Note that languages/systems that depend on IDEs have no evolutionary
staying power. They are replaced over the long-term by competitors that
are less picky about their creation environment. So, for example, MFC is
dead and none of its modern replacements are even remotely as grotty.
Same with COM (which is being replaced with .NET). And every attempt to
make programming languages deeply visual has failed.
Part of the problem is that there is a stubborn hacker subculture that
will not be bullied into buying tools and they will invent a better
replacement if only to avoid it! Insofar as they are picky about syntax
and the people using the other languages are not (how could they be, if
they don't see it), the text-hackers tend to win.
On the other hand, easy-to-edit IDL is being replaced by WSDL so perhaps
I'm seeing a trend that isn't really there.
> "Code generation tools which pretend to abstract out something, like
> all abstractions, leak, and the only way to deal with the leaks
> competently is to learn about how the abstractions work and what they
> are abstracting. So the abstractions save us time working, but they
> don't save us time learning."
As usual, Joel is almost right but not quite. ;)

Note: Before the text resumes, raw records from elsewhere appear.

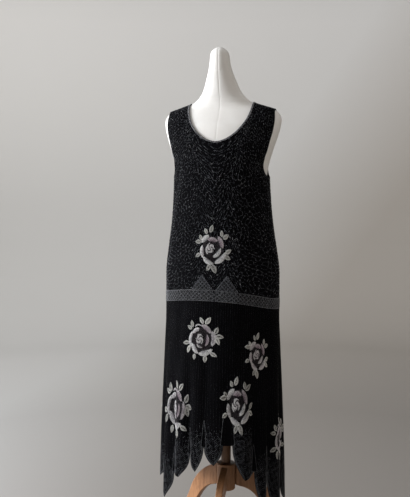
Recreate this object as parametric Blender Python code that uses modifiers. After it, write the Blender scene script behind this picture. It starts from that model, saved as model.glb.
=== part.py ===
"""Beaded drop-waist dress on a limbless dress form with a wooden tripod stand.

Metres, +Z up, the front faces -Y. The origin is on the floor, in the middle of the
footprint. The cloth is a thin wall over measured sections: a bodice front and back,
a waistband with two peaks on each side, and a skirt front and back that hang in
flutes and end in a ring of pointed petals.
"""

import math
from collections import namedtuple

import bpy
from mathutils import Vector

OBJECT_NAME = "beaded_dress"

# Stand, measured from the pole's axis
FOOT_REACH = 0.285
HUB_RADIUS = 0.031
HUB_BOTTOM = 0.261
HUB_TOP = 0.349
POLE_RADIUS = 0.016
LEG_THICKNESS = 0.022
LEG_TURNS = (("leg_front", 0.0), ("leg_right", 120.0), ("leg_left", 240.0))

# Where the pole stands, so that the footprint is centred on the origin
POLE_Y = 0.0665
# The form leans a little off the pole
BODY_X = -0.009
BODY_Y = POLE_Y - 0.020

# Clearances
SEAM_GAP = 0.0003
EDGE_GAP = 0.0006
FORM_CLEARANCE = 0.0014
SHOULDER_LIFT = 0.0012
SKIRT_SEAM_GAP = 0.0009

# Cloth
CLOTH = 0.0016
BAND_CLOTH = 0.0024
SQUARENESS = 2.2

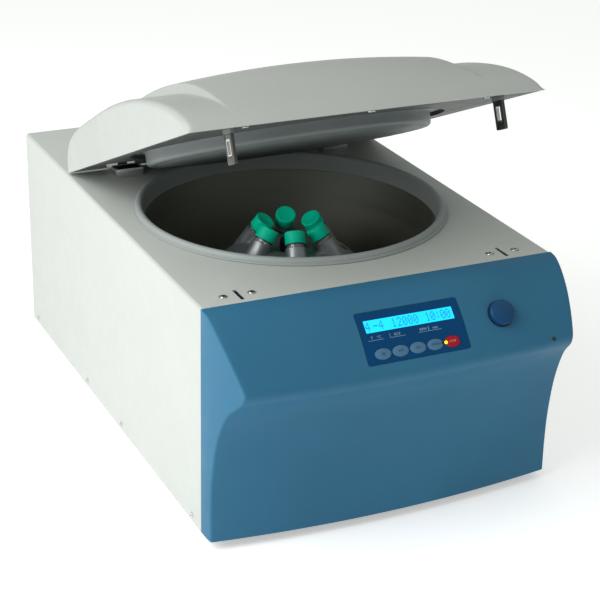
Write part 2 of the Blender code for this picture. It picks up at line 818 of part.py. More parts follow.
def lid_rows():
    """The lid's outline as rows, with more of them where the raised middle begins."""
    fine = np.array(spline(LID_OUTLINE, 12))
    start, end = LID_RISE_REAR
    extra = np.linspace(start, end, 5)
    rows = [tuple(row) for row in spline(LID_OUTLINE, 2) if not start <= row[0] <= end]
    rows += [(forward, np.interp(forward, fine[:, 0], fine[:, 1])) for forward in extra]
    return sorted(rows)


def lid_block(name, inset, base):
    """The lid as a closed block in its own frame: +X right, -Y forward, +Z up, rear rim at 0."""
    fillet = 0.007
    half = LID_HALF_WIDTH - inset
    edge = [half - fillet + fillet * math.sin(math.radians(a)) for a in (90, 60, 30, 0)]
    inner = [LID_STEP_X + 0.0026, LID_STEP_X, LID_STEP_X - 0.0026, 0.105, 0.052]
    right = edge + inner
    across = [-x for x in right] + [0.0] + right[::-1]
    rows = lid_rows()
    work = bmesh.new()
    tops, bases = [], []
    for forward, cheek in rows:
        top, low = [], []
        for x in across:
            stretch = 1 + LID_FRONT_BOW / LID_LENGTH * (1 - (x / LID_HALF_WIDTH) ** 2)
            place_y = inset * 1.4 + forward * (LID_LENGTH - 2.8 * inset) / LID_LENGTH * stretch
            height = max(lid_height(x, forward, cheek), 0.0)
            over = max(abs(x) - (half - fillet), 0.0)
            radius = min(fillet, max(height, 0.0))
            drop = radius - radius * math.sqrt(max(1 - (over / fillet) ** 2, 0.0))
            top.append(work.verts.new((x, -place_y, height - drop - inset)))
            low.append(work.verts.new((x, -place_y, base)))
        tops.append(top)
        bases.append(low)
    count = len(across)
    for r in range(len(rows) - 1):
        for n in range(count - 1):
            work.faces.new((tops[r][n], tops[r][n + 1], tops[r + 1][n + 1], tops[r + 1][n]))
        for n in (0, count - 1):
            work.faces.new((tops[r][n], tops[r + 1][n], bases[r + 1][n], bases[r][n]))
    for r in (0, len(rows) - 1):
        for n in range(count - 1):
            work.faces.new((tops[r][n], bases[r][n], bases[r][n + 1], tops[r][n + 1]))
    left_side = [row[0] for row in bases]
    right_side = [row[-1] for row in bases[::-1]]
    work.faces.new(left_side + bases[-1][1:] + right_side[1:] + bases[0][::-1][1:-1])
    bmesh.ops.remove_doubles(work, verts=work.verts, dist=1e-6)
    bmesh.ops.dissolve_degenerate(work, edges=work.edges, dist=1e-7)
    return finished_mesh(name, work)


def on_lid(name, mesh, material):
    """Place a mesh made in the lid's own frame, with its origin on the hinge axis."""
    mesh.transform(Matrix.Translation((0, PIVOT_FORWARD, -PIVOT_UP)))
    mesh.update()
    return place(name, mesh, material, parent=LID_PIVOT)


def cut_on_lid(target, name, mesh):
    mesh.transform(Matrix.Translation((0, PIVOT_FORWARD, -PIVOT_UP)))
    tool = cutter(name, mesh)
    tool.parent = LID_PIVOT
    boolean(target, tool)


def make_lid():
    cover = on_lid("lid_cover", lid_block("lid_cover", 0.0, 0.0), LID_WHITE)
    cut_on_lid(cover, "lid_hollow", lid_block("lid_hollow", LID_WALL, -0.012))
    reach = HINGE_WIDTH / 2 + 0.0015
    for side, x in SIDES:
        middle = x * HINGE_X
        low, high = (middle - reach, -0.022, -0.01), (middle + reach, 0.01, 0.0190)
        cut_on_lid(cover, f"notch_{side}", box_mesh(f"notch_{side}", low, high))
    smooth(cover)

    half = LID_HALF_WIDTH - LID_WALL - 0.0010
    front, shoulder, rear = -0.4400, -0.4240, -0.0240
    outline = [
        (-half, rear),
        (-half, shoulder + 0.012),
        (-half + 0.010, shoulder),
        (-0.120, front),
        (0.120, front),
        (half - 0.010, shoulder),
        (half, shoulder + 0.012),
        (half, rear),
    ]
    mesh = prism_mesh("lid_liner", outline, LINER_LEVEL, LINER_LEVEL + LINER_THICKNESS)
    liner = on_lid("lid_liner", mesh, LINER_GREY)
    for side, x in SIDES:
        middle = x * HINGE_X
        low, high = (middle - reach, -0.0455, -0.01), (middle + reach, 0.0, 0.02)
        cut_on_lid(liner, f"liner_notch_{side}", box_mesh(f"liner_notch_{side}", low, high))

    disc = [
        (0.0, LINER_LEVEL - GAP),
        (0.0, DISC_LEVEL),
        (DISC_RADIUS - 0.0100, DISC_LEVEL),
        (DISC_RADIUS - 0.0055, DISC_LEVEL + 0.0012),
        (DISC_RADIUS - 0.0028, DISC_LEVEL + 0.0045),
        (DISC_RADIUS - 0.0020, LINER_LEVEL - 0.0050),
        (DISC_RADIUS, LINER_LEVEL - GAP),
    ]
    mesh = turned_mesh("lid_disc", disc)
    mesh.transform(Matrix.Translation((0, ROTOR_Y - PIVOT_Y - PIVOT_FORWARD, 0)))
    on_lid("lid_disc", mesh, DISC_GREY)
    make_strikers()
    make_hinge_arms()


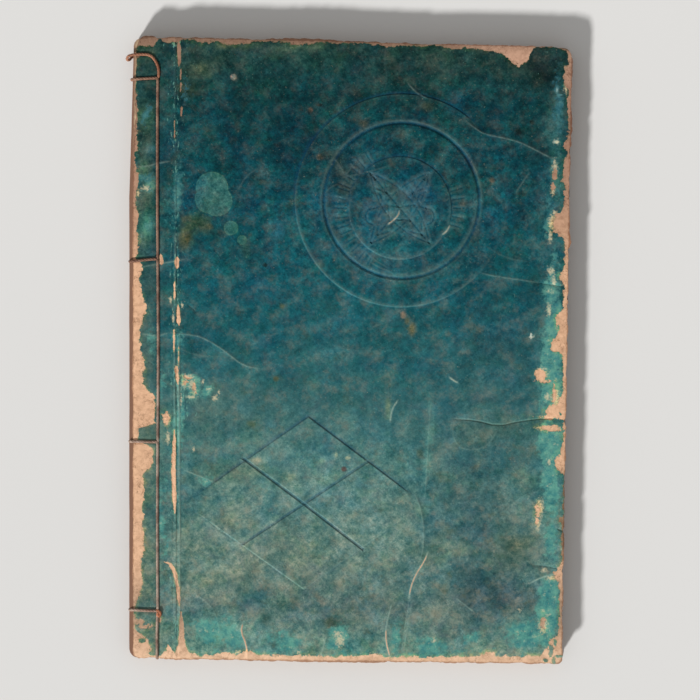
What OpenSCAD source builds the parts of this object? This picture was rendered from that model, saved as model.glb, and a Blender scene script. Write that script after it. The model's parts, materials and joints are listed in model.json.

Abstractions do not always leak. I've been using a PowerBook for several
months, both programming and in GUI apps and not once worried about
PowerPC assembly language. Compilera and interpreters have pretty well
hidden that from me through abstractions. The problem is that code
generators do a poor job of abstracting. A code-generator is typically a
workaround for not having implemented the right level of abstraction in
your library or language.
Visualization tools are fine, but they should be visualizing the true
abstractions in the language you are "editing", not trying to hide them
from you with some thin, proprietary, quasi-abstraction layer.